The point of ZFS is to consolidate all your storage into one big pool and have easy and automated administration for everything storage and don’t worry about anything anymore. I’m running everything off my pool. And although everything is ultimately stored on HDDs, caching makes VMs so fast so I don’t bother with seperate storage for VMs anymore. It’s just double the work.

Hello_User · April 11, 2023, 3:34pm

Thank you again for responding.

This was incorrect. I need to move data off of a 13 year old 2TB HDD and I’m currently using 5.5TB on storage spaces. This means that 8TB of usable space (2x8 in a mirrored vdev) will indeed be too small.

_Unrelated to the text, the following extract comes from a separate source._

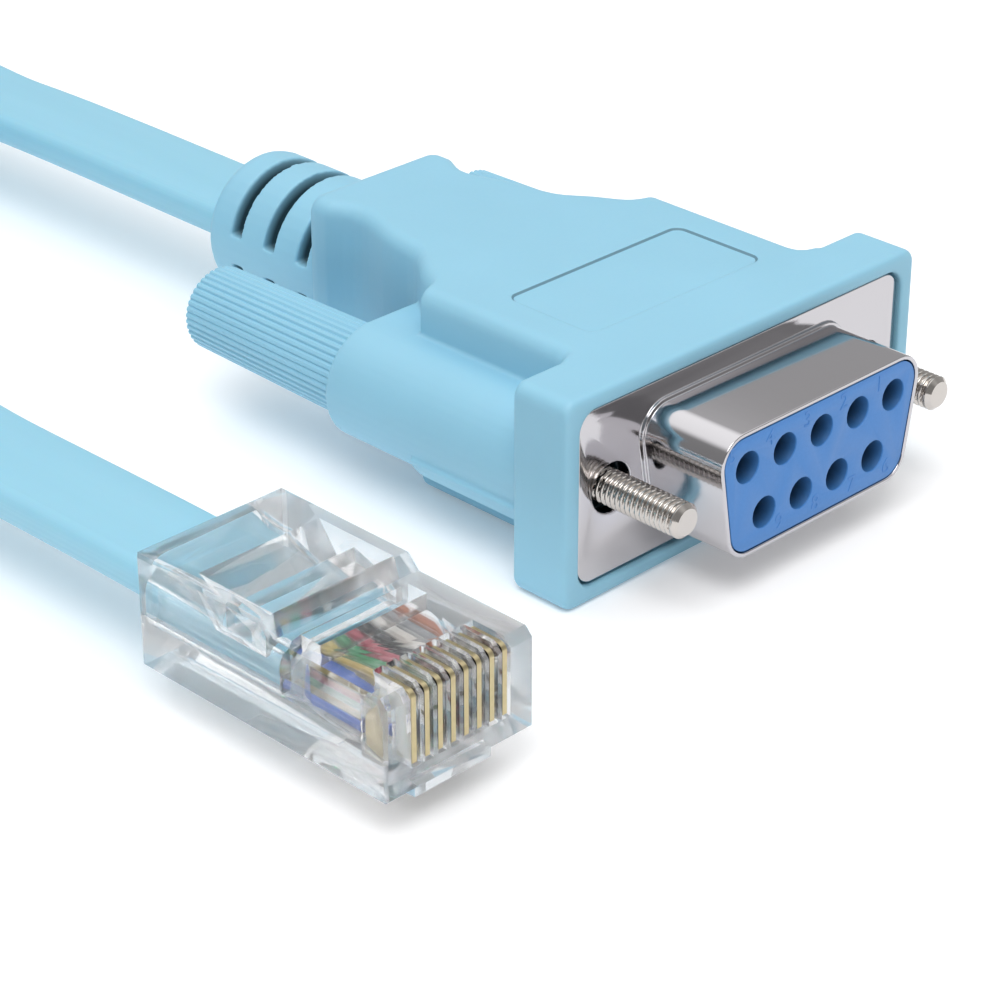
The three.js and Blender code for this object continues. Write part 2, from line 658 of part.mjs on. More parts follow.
const cable = new THREE.Group();
cable.add(piece('cable_to_connector', makeCord(connectorRoute, 0.56, 1, Math.PI / 2, 18), palette.paleBlue()));
cable.add(piece('cable_to_plug', makeCord(plugRoute, 0.41, 0.93, Math.PI / 2, 26), palette.paleBlue()));
cable.add(piece('cable_coil', makeCoil(), palette.paleBlue()));
cable.add(piece('coil_tie', makeTie(), palette.black()));

const model = new THREE.Group();
model.add(connector, plug, cable);

export default model;
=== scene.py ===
# A flat pale-blue console cable on a pale table: a D-shaped socket connector with two thumbscrews,
# a clear modular plug, and the flat cord between them, most of it tied in a coil beside the view.
# Metres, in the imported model's own frame. Sizes below are in millimetres times MM.
import math

import bpy
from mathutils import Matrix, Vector


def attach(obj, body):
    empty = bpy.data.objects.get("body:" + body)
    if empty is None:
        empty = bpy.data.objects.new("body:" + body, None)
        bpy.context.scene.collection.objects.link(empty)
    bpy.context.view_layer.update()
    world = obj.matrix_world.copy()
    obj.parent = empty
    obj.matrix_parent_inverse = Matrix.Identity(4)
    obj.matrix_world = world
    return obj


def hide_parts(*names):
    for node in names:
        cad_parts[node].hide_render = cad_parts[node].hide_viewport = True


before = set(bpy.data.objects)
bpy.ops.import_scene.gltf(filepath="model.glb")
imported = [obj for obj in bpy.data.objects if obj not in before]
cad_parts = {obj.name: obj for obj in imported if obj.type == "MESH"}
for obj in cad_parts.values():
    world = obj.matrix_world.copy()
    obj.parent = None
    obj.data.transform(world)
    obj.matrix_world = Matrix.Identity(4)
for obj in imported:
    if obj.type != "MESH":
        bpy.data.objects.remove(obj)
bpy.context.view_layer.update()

MM = 0.001

# Camera, where the photograph was taken from, for a square frame on a 36 mm sensor
CAMERA_PLACE = Vector((-139.9, -138.45, 100.4)) * MM
CAMERA_LOOK = Vector((0.6209, 0.6226, -0.4762))
CAMERA_LENS = 112.45

# Cord: its section, the coil's turns and the two free stretches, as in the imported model
CORD_WIDTH = 8 * MM
CORD_THICKNESS = 2.5 * MM
CORD_EDGE = 0.95 * MM
CORD_INSIDE = 2 * MM
COIL_CENTRE = Vector((-44.5, 100)) * MM
COIL_TURN_PITCH = 2.95 * MM
COIL_TURNS_PER_LAYER = 3.33
COIL_MIDDLE_RADIUS = 40 * MM
LOWER_LAYER_Z = 4.9 * MM
UPPER_LAYER_Z = 13.3 * MM
LAYER_RAMP = math.radians(60)
# Where shadow is painted on the plug's blades, along their front and top edges
BLADE_FRONT_Y = -31.48 * MM
BLADE_TOP_Z = 9.15 * MM
BLADE_SHADOW_BAND = 0.3 * MM
TWIST_FROM_BARREL = (33 * MM, 58 * MM)    # where the flat cord turns on its edge, along its length
TWIST_FROM_PLUG = (34 * MM, 77 * MM)
CONNECTOR_ROUTE = [
    (0, 27.65, 7.9), (0, 36, 7.9), (0, 45, 7.9), (0, 54, 7.8), (0.1, 62, 7.4), (0.3, 70, 6.4),
    (0.4, 77, 5.4), (0.4, 83, 4.9), (0.4, 91.5, 4.9),
]
PLUG_ROUTE = [
    (-36.4, -21.7, 6.5), (-36.4, -16, 6.5), (-36.4, -10, 6.5), (-36.4, -3, 6.5), (-36.4, 5, 6.4),
    (-36.4, 13, 6.3), (-36.4, 21, 6.4), (-36.4, 28.4, 6.8), (-37.7, 36.2, 7.8), (-41.5, 43.2, 9.3),
    (-47.5, 48.7, 11.1), (-53.8, 52.7, 12.4), (-61, 57.3, 13.2),
]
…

As I can’t really afford 4x8TB at the moment, I’ve decided to go with 3x8TB in a raidz1 with the SSD committed to L2ARC. I might add some small, cheap, mirrored SSD’s to use as SLOG in the future. As I understand it, losing the SLOG vdev isn’t catastrophic for a zpool and I’m willing to sacrifice some SSD’s to the write performance Gods (if they’re cheap enough of course).

I realize that when going with a raidz1 I lose the flexibility of removing vdevs from the pool in the future. However, this seems like the best option given I’m short the cash to buy a 4th drive and I ended up needing more than a single drive worth of storage.

Unfortunately, the only way for me to add NVME storage to the VM (that isn’t a virtual disk on my datastore) is by using the pcie 2.0 1x (~250MB/s) ports on my board. So I might as well stick to SATA.

Without the SLOG, I expect decent write performance but pretty good read performance because of the fairly large amount of L2ARC (for the amount of data I plan on storing).

I plan to just stripe the 3 and 4TB drives in a separate pool with almost no caching (primarycache=metadata and secondarycache=none). This pool would then only be used for unimportant or infrequently accessed data.

I’ve also read this article on the “special” vdev, but considering the quality of SSD’s in my price range, I think it’s best for me to stay far away from this functionality.

Overall, I think I’ll be happy with the all tradeoffs made but only time will tell. Raidz1 might end up biting me in the ass in the future. Thanks again for the help!